Dennoch wirkt Beginners durch diese schweren Themen nie überladen. Auf jede traurige Nachricht folgt eine Auflockerung, eine liebevolle Idee oder ein Dialog, der zum Schmunzeln verleitet. Nur wenige Filme können wirklich von sich behaupten, dass ihre Akteure sich miteinander unterhalten und sich ehrlich zuhören. Dabei beweist Mills wie einfach das doch ist, das Zuhören. Der wohl beste Zuhörer und geheime Held des Films, der Jack-Russel-Terrier Arthur, sagt fast nichts, doch wenn sein spärliches Repertoire an Worten im Untertitel dargestellt wird, bekommt der Zuschauer die Essenz der Situation als kompaktes Bündel verpackt.
Obwohl das Kennenlernen und die gemeinsame Zeit von Oliver und seiner neuen Freundin Anna (Mélanie Laurent) eine ganz eigene Magie des Zwischenmenschlichen entwickeln, liegt die eigentliche Stärke des Films im „Zwischenzeitlichen„. Mills erzeugt eine wunderbar herzliche Gefühlswelt anhand von Einzelbildern. Anhand dieser gleicht Oliver Vergangenheit und Gegenwart miteinander ab, um die Fragen zu lösen, die ihn umtreiben:
„Das ist das Jahr 2003. So sieht die Sonne aus, und die Sterne. Das ist der Präsident. So sah die Sonne 1955 und die Sterne und der Präsident.“
Manchmal korrigiert Oliver ein Bild, wenn es nicht zu seiner Erinnerung passt. Doch das eigentliche Zusammenfügen der Bildmontage überlässt Mills dem Zuschauer. Ihm wird eine Erinnerung – sei sie schön oder traurig – aus Olivers Leben, oder dem seiner Eltern, gezeigt, die er dann auf den heutigen Kontext beziehen kann. Das Resultat ist ein Geflecht der schönen Momente, das nicht zerreist, obwohl jemand, den wir mögen, von uns gegangen ist.

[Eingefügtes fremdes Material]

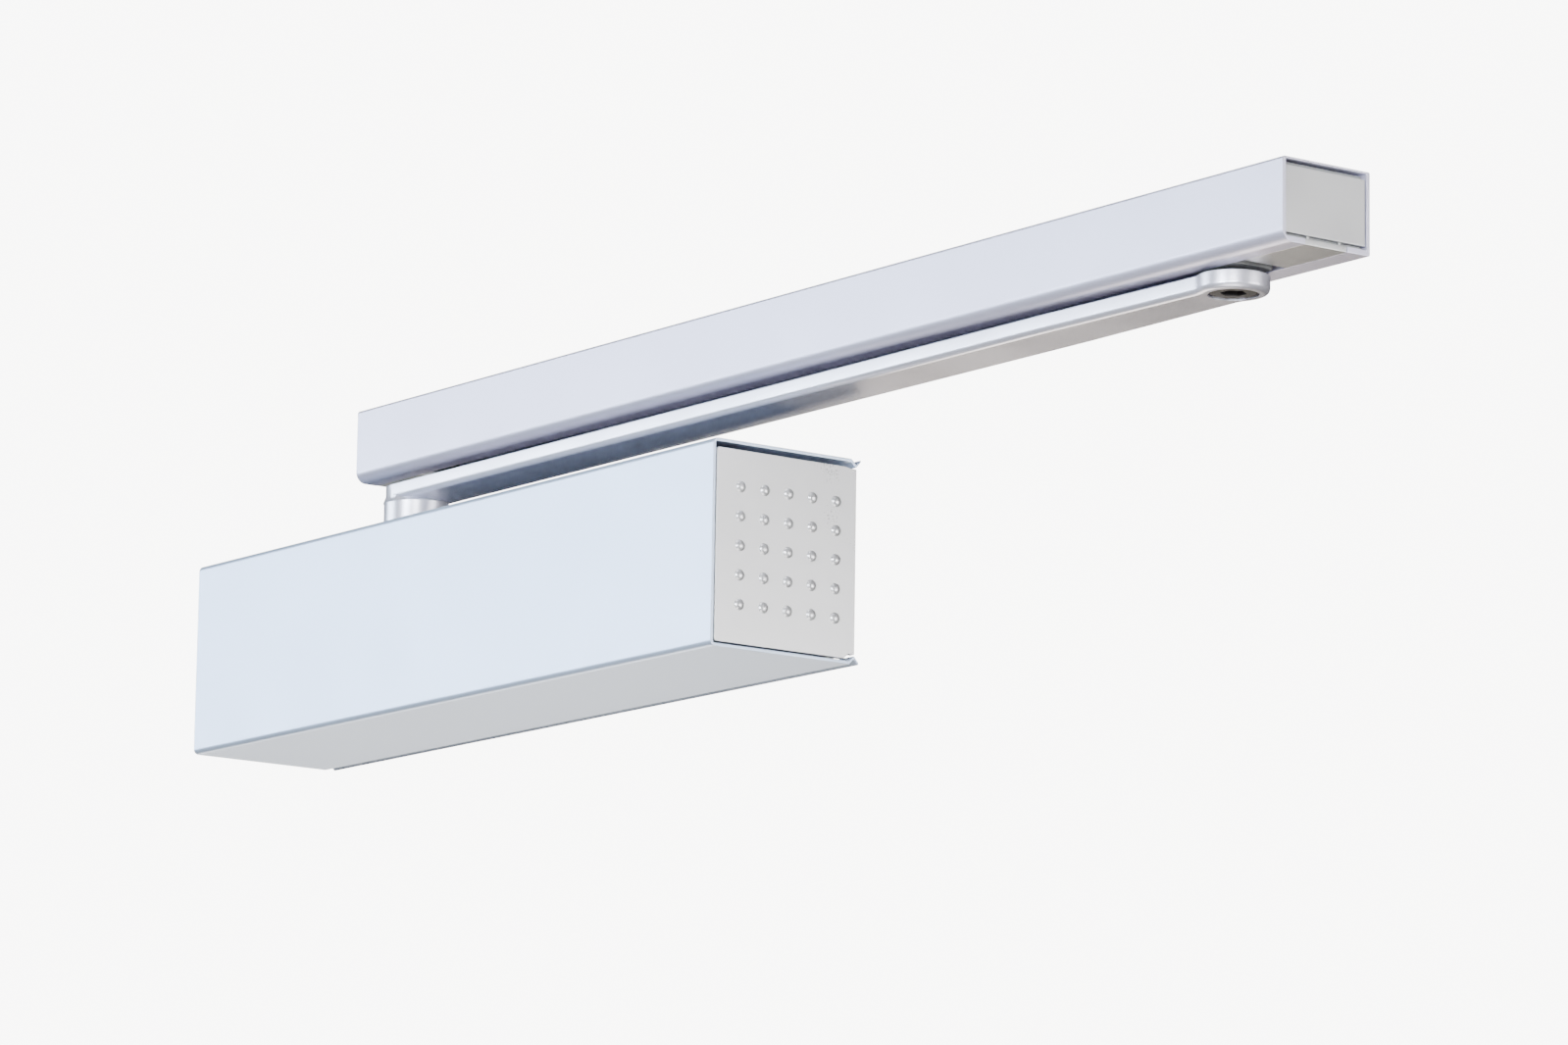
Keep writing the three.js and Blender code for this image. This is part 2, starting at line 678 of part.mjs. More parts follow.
function blade() {
  const outline = new THREE.Shape();
  outline.moveTo(armLength, -armNeckHalfWidth);
  outline.lineTo(armLength, armNeckHalfWidth);
  outline.lineTo(armLength - armNeckLength, armHalfWidth);
  outline.lineTo(0, armHalfWidth);
  outline.absarc(0, 0, armHalfWidth, Math.PI / 2, (3 * Math.PI) / 2, false);
  outline.lineTo(armLength - armNeckLength, -armHalfWidth);
  outline.closePath();
  const options = { depth: armThickness, bevelEnabled: false, curveSegments: 14 };
  const climb = new THREE.Matrix4().set(1, 0, 0, 0, 0, 1, 0, 0, armRise, 0, 1, armBottomAtSpindle, 0, 0, 0, 1);
  return new THREE.ExtrudeGeometry(outline, options).applyMatrix4(climb);
}

const screwHead = { radius: 6.8, height: 3.6 };
const screwShankRadius = 3.3;

function arm() {
  const hub = barZ(hubRadius, [hubBottom, armBottomAtSpindle + 1], 0, 0, 32);
  const boss = barZ(bossRadius, [armBottomAtPin, armBottomAtPin + armThickness], armLength, 0, 32);
  const squareHole = block(
    [-squareHalf - gap, squareHalf + gap],
    [-squareHalf - gap, squareHalf + gap],
    [hubBottom - cut, spindleTop + gap],
  );
  const screwHole = barZ(screwShankRadius + gap, [spindleTop, armTopAtSpindle + cut], 0, 0, 20);
  const countersink = barZ(
    screwShankRadius + gap,
    [armTopAtSpindle - screwHead.height, armTopAtSpindle + gap],
    0,
    0,
    28,
    screwHead.radius + 3 * gap,
  );
  const recessFloor = armBottomAtPin + recessDepth;
  const recess = barZ(recessRadius, [armBottomAtPin - cut, recessFloor], armLength, 0, 32);
  const pinHole = barZ(pinRadius + gap, [recessFloor - cut, armBottomAtPin + armThickness + cut], armLength, 0, 24);
  return shape([blade(), hub, boss], [squareHole, screwHole, countersink, recess, pinHole]);
}

function armScrew() {
  const headTop = armTopAtSpindle - gap;
  const head = barZ(screwShankRadius, [headTop - screwHead.height + gap, headTop], 0, 0, 28, screwHead.radius);
  const shank = barZ(screwShankRadius, [24, headTop - 2], 0, 0, 20);
  const socket = barZ(2.9, [headTop - 2.4, headTop + cut], 0, 0, 6);
  return shape([head, shank], [socket]);
}

// The pin is a shoulder screw: its head sits in the boss, its shank turns in the slide block.
function slidePin() {
  const headFrom = armBottomAtPin + pinHeadInset;
  const headTo = headFrom + pinHeadHeight;
  const head = barZ(pinHeadRadius, [headFrom, headTo], armLength, 0, 32);
  const shank = barZ(pinRadius, [headTo - cut, pinTop], armLength, 0, 24);
  const socket = barZ(hexKeyRadius, [headFrom - cut, headFrom + 2], armLength, 0, 6);
  return shape([head, shank], [socket]);
}

const armGroup = groupAt(model, spindleX, axisY, 0, armTurn);
addPart(armGroup, 'arm', arm(), armSilver);
addPart(armGroup, 'arm_screw', armScrew(), platedSteel);
addPart(armGroup, 'slide_pin', slidePin(), darkSteel);
const washerFrom = armBottomAtPin + armThickness + gap;
const washer = turnedZ(ring(6.4, pinRadius + gap, washerFrom, washerFrom + 0.5), 28);
addPart(armGroup, 'pin_washer', washer, greyPlastic).position.x = armLength;

// ---- Rail, in its own frame: X from its left end, Y from its rear face, Z from its underside ----

const slotMiddle = -railDepth / 2;
const slotHalf = slotWidth / 2;
const chamber = {
  front: -railDepth + railWall,
  rear: -railWall,
  floor: railLip,
  roof: railHeight - railRoof,
};

function railOutline() {
  return roundedOutline([
    [-railDepth, 0, railFrontRadius],
    [-railDepth, railHeight, railEdgeRadius],
    [0, railHeight, railEdgeRadius],
    [0, 0, railEdgeRadius],
    [slotMiddle + slotHalf, 0],
    [slotMiddle + slotHalf, chamber.floor],
    [chamber.rear, chamber.floor],
    [chamber.rear, chamber.roof],
    [chamber.front, chamber.roof],
    [chamber.front, chamber.floor],
    [slotMiddle - slotHalf, chamber.floor],
    [slotMiddle - slotHalf, 0],
  ]);
}

const endScrewX = endBlockFront + 7;
const endScrewZ = 12;

function railProfile() {
  const tools = [endScrewX, railLength - endScrewX].map(
    (x) => barY(2.5 + gap, [-railWall - cut, cut], x, endScrewZ, 16),
  );
  return shape([extrudedX(railOutline(), [0, railLength])], tools);
}

const blockDepths = [chamber.front + gap, chamber.rear - gap];
const blockHeights = [chamber.floor + gap, chamber.roof - gap];
const tongueDepths = [slotMiddle - slotHalf + gap, slotMiddle + slotHalf - gap];

// An end block fills the rail's end above its lips, and holds the screw that fixes the rail.
function endBlock() {
  const body = block([endBlockFront, endBlockLength], blockDepths, blockHeights);
  const headHole = barY(4.6, [chamber.front - cut, -8], endScrewX, endScrewZ, 20);
  const shankHole = barY(2.5 + gap, [-9, 0], endScrewX, endScrewZ, 16);
  return shape([body], [headHole, shankHole]);
}

function endScrew() {
  const head = barY(4.2, [-12.3, -8.3], endScrewX, endScrewZ, 20);
  const shank = barY(2.5, [-9, -0.3], endScrewX, endScrewZ, 16);
  const socket = barY(2.3, [-12.3 - cut, -10], endScrewX, endScrewZ, 6);
  return shape([head, shank], [socket]);
}

// An end cap closes the rail's end, and its foot closes the slot below the end block.
// A thinner neck behind the plate's face joins the two.
function railCap() {
  const plateSpan = [capRecess, capRecess + railCapThickness];
  const plateHeights = [chamber.floor + railCapBottomGap, chamber.roof - railCapTopGap];
  const neckSpan = [capRecess + railCapThickness / 2, capRecess + railCapThickness];
  return shape([
    block(plateSpan, blockDepths, plateHeights),
    block(neckSpan, tongueDepths, [railCapFootBottom, plateHeights[0] + cut]),
    block([capRecess, railCapFootLength], tongueDepths, [railCapFootBottom, chamber.floor]),
  ]);
}

function buffer() {
  const span = [endBlockLength + gap, endBlockLength + gap + bufferThickness];
  return block(span, [slotMiddle - 8, slotMiddle + 8], [7, 17]);
}

// The slide block runs inside the rail, with a neck that fills the slot's width.
function slideBlock() {
  const half = slideBlockLength / 2;
  const body = block([-half, half], blockDepths, blockHeights);
  const neckSpan = [-slideNeckLength / 2, slideNeckLength / 2];
  const neck = block(neckSpan, tongueDepths, [0.2, chamber.floor + gap + cut]);
  const pinHole = barZ(pinRadius + gap, [-cut, pinTop - railBottom + 0.5], 0, slotMiddle, 24);
  return shape([body, neck], [pinHole]);
}

const railGroup = groupAt(model, railLeft, 0, railBottom);
addPart(railGroup, 'rail_profile', railProfile(), railSilver);
addPart(railGroup, 'rail_end_block_left', endBlock(), greyPlastic);
addPart(railGroup, 'rail_end_screw_left', endScrew(), platedSteel);
addPart(railGroup, 'rail_end_cap_left', railCap(), capSilver);
addPart(railGroup, 'rail_buffer_left', buffer(), blackRubber);
addPart(railGroup, 'slide_block', slideBlock(), greyPlastic).position.x = pinX - railLeft;

// The right end's pieces are the left end's mirrored about the rail's middle.
const rightEnd = groupAt(railGroup, railLength, 0, 0);
addPart(rightEnd, 'rail_end_block_right', mirroredX(endBlock()), greyPlastic);
addPart(rightEnd, 'rail_end_screw_right', mirroredX(endScrew()), platedSteel);
addPart(rightEnd, 'rail_end_cap_right', mirroredX(railCap()), capSilver);
addPart(rightEnd, 'rail_buffer_right', mirroredX(buffer()), blackRubber);

export default model;
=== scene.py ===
"""A slide-arm door closer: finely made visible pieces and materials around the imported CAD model.

Shapes are worked out in millimetres and scaled to metres when each piece is finished.
"""
import json
import math

import bmesh
import bpy
from mathutils import Matrix, Vector


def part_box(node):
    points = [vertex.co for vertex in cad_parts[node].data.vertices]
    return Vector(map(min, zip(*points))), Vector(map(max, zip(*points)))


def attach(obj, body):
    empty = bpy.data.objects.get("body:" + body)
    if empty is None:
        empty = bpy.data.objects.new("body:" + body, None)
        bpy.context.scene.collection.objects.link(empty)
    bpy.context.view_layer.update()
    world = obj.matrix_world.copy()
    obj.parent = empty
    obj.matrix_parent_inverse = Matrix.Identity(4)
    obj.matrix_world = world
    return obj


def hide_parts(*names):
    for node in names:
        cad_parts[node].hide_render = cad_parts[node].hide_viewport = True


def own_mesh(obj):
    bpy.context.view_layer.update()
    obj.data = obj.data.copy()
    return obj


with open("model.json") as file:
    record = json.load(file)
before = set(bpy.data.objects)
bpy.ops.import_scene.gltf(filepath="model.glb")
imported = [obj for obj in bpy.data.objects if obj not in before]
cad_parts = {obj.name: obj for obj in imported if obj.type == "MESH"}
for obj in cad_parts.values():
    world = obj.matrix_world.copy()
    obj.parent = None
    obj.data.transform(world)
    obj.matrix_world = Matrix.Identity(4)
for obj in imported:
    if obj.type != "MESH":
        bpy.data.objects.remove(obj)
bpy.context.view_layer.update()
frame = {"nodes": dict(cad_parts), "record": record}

MM = 0.001
AXES = {"X": (1, 2, 0), "Y": (0, 2, 1), "Z": (0, 1, 2)}
CLEARANCE = 0.3  # between pieces that fit into each other
HEX_RADIUS = 3.46  # to the corners of a 6 mm hex socket


# ---- Shape helpers ----

def box_mm(node):
    """A CAD node's lowest and highest corners, in millimetres."""
    low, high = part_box(node)
    return [c / MM for c in low], [c / MM for c in high]


def middle_of(node):
    """The middle of a CAD node's box, in millimetres."""
    low, high = box_mm(node)
    return [(a + b) / 2 for a, b in zip(low, high)]


spindle_x, axis_y, _ = middle_of("spindle_seal")
pin_x, pin_y, _ = middle_of("slide_pin")


def place(u, v, along, axis):
    """A point at (u, v) across an axis and at a distance along it."""
    point = [0.0, 0.0, 0.0]
    for index, value in zip(AXES[axis], (u, v, along)):
        point[index] = value
    return point


def object_from(name, bm):
    """A Blender object from a finished bmesh, with its faces turned outwards."""
    bmesh.ops.recalc_face_normals(bm, faces=bm.faces)
    mesh = bpy.data.meshes.new(name)
    bm.to_mesh(mesh)
    bm.free()
    obj = bpy.data.objects.new(name, mesh)
    bpy.context.scene.collection.objects.link(obj)
    return obj


def prism(outline, axis, low, high, name="tool"):
    """A closed outline across an axis, drawn out along it."""
    bm = bmesh.new()
    ends = [[bm.verts.new(place(u, v, along, axis)) for u, v in outline] for along in (low, high)]
    bm.faces.new(ends[0])
    bm.faces.new(ends[1])
    for i in range(len(outline)):
        j = (i + 1) % len(outline)
        bm.faces.new([ends[0][i], ends[0][j], ends[1][j], ends[1][i]])
    return object_from(name, bm)


def lathe(profile, axis, centre=(0, 0), sides=96, name="tool"):
    """A body of revolution from (radius, place along the axis) points that close on themselves."""
    bm = bmesh.new()
    rings = []
    for radius, along in profile:
        turns = range(sides) if radius > 0 else range(1)
        angles = [2 * math.pi * i / sides for i in turns]
        points = [(centre[0] + radius * math.cos(a), centre[1] + radius * math.sin(a)) for a in angles]
        rings.append([bm.verts.new(place(u, v, along, axis)) for u, v in points])
    for ring, after in zip(rings, rings[1:] + rings[:1]):
        for i in range(sides):
            j = (i + 1) % sides
            corners = [ring[i % len(ring)], ring[j % len(ring)], after[j % len(after)], after[i % len(after)]]
            corners = list(dict.fromkeys(corners))
            if len(corners) > 2:
                bm.faces.new(corners)
    return object_from(name, bm)


def bar(radius, low, high, axis, centre=(0, 0), edge=0.0, sides=64, name="tool"):
    """A round bar with its end edges broken by a small chamfer."""
    profile = [(0, low), (radius - edge, low), (radius, low + edge)]
    profile += [(radius, high - edge), (radius - edge, high), (0, high)]
    if edge == 0:
        profile = [(0, low), (radius, low), (radius, high), (0, high)]
    return lathe(profile, axis, centre, sides, name)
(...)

Im Kontrast zu diesen Filmbildern stehen Mills eigene Zeichnungen (Drawings from the Film Beginners), die als Olivers Illustrationen ausgegeben werden. Mills/Oliver zeichnet die Geschichte der Traurigkeit, die zwar noch nicht bei der Entstehung der Erde existierte, sich doch aber in den Verlauf der Zeit in sie eingeschrieben hat und parallel zu Olivers und Hals Geschichte verläuft.
In Beginners legt Mills gleich mehrere Zeitstrahlen nebeneinander und dabei lässt dennoch genug Raum für den Zuschauer. Selbiger wird eingeladen seinen ganz eigenen Zeitstrahl, seine Erinnerungen und Erfahrungen anzulegen, einen Teil von der Kinoerfahrung werden zu lassen. So wird die Gesamtheit der Erinnerungen nicht zu etwas Abgeschlossenem, sondern zu einer Ansammlung von Möglichkeiten: die Möglichkeit Fehler nicht mehr zu machen, die Möglichkeit schöne Momente mitzunehmen, aber auch die Möglichkeit die Traurigkeit zu bewältigen, bevor man mit dem Leben weitermacht.